The object, then, of this saint, and one he claims to have attained, is to come into union with the Infinite by a process which removes him altogether from contact with this world and from all possibility of action in it. This world, in fact, is to him, as to all Indian saints and most Indian philosophers, phenomenal and unreal. Of the speculative problems raised by this conception I need not speak here. But it belongs to my purpose to bring out its bearing upon conduct. All conduct depends upon the conception of Good and Evil. Anti-moralists, like Nietzsche, assume and require these ideas, just as much as moralists; they merely attempt to give them a new content. If conduct is to have any meaning, Good and Evil must be real in a real world. If they are held to be appearances conduct becomes absurd. What now is Sri Ramakrishna's view of this matter? The whole life that we Western men call real is to him a mere game played by and for the sake of God, or, to use his phrase, of the Divine Mother. For her pleasure she keeps men bound to Time, instead of free in Eternity. For her pleasure, therefore, she creates and maintains Evil. I quote the passage:

"My Divine Mother is always in Her sportive mood. The world, indeed, is Her toy. She will have Her own way. It is Her pleasure to take out of the prisonhouse and set free only one or two among a hundred thousand of her children!

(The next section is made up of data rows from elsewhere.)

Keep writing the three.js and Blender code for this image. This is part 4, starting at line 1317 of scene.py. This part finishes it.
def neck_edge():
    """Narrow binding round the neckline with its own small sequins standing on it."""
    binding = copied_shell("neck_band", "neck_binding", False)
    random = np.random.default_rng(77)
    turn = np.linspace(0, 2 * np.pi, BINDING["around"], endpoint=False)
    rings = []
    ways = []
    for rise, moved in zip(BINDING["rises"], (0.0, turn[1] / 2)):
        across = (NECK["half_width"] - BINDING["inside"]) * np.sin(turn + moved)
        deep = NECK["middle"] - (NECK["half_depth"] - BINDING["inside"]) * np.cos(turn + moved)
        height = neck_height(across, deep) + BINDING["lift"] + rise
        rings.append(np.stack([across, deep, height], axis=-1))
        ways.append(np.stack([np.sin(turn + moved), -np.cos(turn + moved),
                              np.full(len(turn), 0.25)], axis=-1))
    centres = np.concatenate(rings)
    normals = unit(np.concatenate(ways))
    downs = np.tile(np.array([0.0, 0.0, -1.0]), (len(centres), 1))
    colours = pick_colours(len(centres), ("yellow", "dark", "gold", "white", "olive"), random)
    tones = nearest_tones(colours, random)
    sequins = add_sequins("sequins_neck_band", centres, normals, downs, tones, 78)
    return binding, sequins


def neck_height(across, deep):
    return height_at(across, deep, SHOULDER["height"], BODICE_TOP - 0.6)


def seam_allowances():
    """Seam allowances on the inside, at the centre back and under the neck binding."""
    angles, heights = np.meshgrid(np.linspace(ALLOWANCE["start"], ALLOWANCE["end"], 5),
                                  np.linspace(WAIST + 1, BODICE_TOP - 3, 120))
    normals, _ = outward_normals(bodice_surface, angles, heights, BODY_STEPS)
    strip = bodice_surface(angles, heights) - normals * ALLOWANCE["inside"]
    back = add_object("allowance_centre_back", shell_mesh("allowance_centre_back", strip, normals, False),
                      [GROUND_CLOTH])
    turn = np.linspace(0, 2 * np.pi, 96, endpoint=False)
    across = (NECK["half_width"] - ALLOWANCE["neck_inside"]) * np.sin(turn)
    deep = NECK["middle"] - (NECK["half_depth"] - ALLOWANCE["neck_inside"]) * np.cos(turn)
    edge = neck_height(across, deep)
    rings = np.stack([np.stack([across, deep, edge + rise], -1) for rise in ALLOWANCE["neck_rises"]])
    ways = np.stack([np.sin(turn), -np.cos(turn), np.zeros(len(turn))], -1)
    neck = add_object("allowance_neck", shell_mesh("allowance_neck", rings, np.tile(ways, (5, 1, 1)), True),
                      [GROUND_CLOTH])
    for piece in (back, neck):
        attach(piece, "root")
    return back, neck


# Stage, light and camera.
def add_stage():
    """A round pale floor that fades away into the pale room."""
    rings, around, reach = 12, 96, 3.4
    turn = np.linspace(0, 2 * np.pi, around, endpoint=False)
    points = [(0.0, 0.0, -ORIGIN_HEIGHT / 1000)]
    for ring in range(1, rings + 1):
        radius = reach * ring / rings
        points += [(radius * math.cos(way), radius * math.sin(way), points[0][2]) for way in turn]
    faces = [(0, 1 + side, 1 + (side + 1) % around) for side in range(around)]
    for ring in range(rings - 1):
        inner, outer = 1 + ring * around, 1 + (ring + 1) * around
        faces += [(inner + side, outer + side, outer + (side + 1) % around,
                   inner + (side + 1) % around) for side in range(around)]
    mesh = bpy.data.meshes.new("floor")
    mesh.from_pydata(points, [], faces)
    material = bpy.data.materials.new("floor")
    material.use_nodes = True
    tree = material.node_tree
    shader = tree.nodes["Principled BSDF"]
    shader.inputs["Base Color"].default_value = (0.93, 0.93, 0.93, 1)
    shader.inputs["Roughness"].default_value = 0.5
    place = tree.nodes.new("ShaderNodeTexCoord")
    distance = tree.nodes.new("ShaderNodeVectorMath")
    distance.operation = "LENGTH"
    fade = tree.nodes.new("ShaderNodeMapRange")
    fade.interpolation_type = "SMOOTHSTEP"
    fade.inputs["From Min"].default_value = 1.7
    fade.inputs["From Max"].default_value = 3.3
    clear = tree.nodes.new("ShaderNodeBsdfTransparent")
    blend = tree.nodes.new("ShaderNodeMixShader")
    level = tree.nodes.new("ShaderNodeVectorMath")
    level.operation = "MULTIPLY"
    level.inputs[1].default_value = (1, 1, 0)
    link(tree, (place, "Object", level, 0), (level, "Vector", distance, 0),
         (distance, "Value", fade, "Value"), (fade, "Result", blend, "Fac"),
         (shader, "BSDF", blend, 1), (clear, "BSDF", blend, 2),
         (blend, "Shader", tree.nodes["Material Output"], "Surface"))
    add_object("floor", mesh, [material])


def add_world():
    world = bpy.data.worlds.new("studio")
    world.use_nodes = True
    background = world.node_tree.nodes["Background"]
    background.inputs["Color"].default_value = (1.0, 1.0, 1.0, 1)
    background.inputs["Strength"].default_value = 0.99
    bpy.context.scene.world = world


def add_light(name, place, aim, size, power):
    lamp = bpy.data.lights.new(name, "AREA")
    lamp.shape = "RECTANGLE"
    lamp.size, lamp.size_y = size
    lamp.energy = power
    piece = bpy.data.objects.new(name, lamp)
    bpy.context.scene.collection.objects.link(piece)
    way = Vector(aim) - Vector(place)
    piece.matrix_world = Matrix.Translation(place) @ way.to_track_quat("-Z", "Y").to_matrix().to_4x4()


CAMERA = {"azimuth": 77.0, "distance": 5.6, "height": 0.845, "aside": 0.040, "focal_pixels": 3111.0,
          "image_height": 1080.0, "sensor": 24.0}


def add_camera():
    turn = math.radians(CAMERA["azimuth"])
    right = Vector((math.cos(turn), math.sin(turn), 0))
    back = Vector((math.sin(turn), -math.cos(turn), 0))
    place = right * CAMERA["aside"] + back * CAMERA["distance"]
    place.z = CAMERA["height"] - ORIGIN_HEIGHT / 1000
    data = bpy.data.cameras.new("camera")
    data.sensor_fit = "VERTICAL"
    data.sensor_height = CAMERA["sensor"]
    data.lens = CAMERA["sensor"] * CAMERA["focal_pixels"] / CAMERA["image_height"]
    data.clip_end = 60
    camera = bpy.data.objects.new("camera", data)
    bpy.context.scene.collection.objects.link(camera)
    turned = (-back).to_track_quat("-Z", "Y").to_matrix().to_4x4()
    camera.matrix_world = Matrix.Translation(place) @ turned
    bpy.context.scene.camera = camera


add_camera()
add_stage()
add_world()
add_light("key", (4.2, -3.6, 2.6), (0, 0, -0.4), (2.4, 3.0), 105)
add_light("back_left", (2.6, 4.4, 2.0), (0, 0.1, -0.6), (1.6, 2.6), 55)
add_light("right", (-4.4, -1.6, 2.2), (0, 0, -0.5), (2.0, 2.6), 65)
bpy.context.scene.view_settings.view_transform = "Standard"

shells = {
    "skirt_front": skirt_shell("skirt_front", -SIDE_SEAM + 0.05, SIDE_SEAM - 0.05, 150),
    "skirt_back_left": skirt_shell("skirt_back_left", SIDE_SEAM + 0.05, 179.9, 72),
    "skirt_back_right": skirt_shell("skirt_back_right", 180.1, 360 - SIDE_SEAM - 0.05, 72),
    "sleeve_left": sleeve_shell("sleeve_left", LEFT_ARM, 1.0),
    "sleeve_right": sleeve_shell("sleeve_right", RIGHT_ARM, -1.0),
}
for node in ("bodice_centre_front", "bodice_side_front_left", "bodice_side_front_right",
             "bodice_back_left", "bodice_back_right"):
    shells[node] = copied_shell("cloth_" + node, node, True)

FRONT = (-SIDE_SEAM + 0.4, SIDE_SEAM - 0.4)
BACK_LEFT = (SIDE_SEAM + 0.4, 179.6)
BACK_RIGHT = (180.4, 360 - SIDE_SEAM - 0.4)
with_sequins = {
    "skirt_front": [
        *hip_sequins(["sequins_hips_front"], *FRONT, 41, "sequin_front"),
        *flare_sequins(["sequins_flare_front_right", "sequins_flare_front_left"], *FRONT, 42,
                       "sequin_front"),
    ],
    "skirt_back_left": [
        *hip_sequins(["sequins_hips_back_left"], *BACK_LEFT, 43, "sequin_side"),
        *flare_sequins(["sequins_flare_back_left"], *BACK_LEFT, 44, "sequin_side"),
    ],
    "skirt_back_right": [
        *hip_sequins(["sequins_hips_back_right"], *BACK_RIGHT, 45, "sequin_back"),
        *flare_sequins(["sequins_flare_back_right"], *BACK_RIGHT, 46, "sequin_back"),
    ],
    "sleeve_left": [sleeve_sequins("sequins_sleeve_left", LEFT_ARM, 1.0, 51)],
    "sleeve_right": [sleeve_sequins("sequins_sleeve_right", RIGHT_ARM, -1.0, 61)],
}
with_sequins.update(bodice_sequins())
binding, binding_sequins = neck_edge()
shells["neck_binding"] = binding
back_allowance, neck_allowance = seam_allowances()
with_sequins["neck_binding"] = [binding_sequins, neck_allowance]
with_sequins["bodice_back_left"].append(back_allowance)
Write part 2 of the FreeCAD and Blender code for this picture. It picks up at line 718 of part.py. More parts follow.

"A Brahmo: Sir, She can if She pleases set every[226]body free. Why is it then, that She has bound us hand and foot with the chains of the world?

"Sri Ramakrishna: Well, I suppose it is her pleasure. It is her pleasure to go on with Her sport with all these beings that She has brought into existence. The player amongst the children that touches the person of the Grand-dame, the same need no longer run about. He cannot take any further part in the exciting play of Hide and Seek that goes on.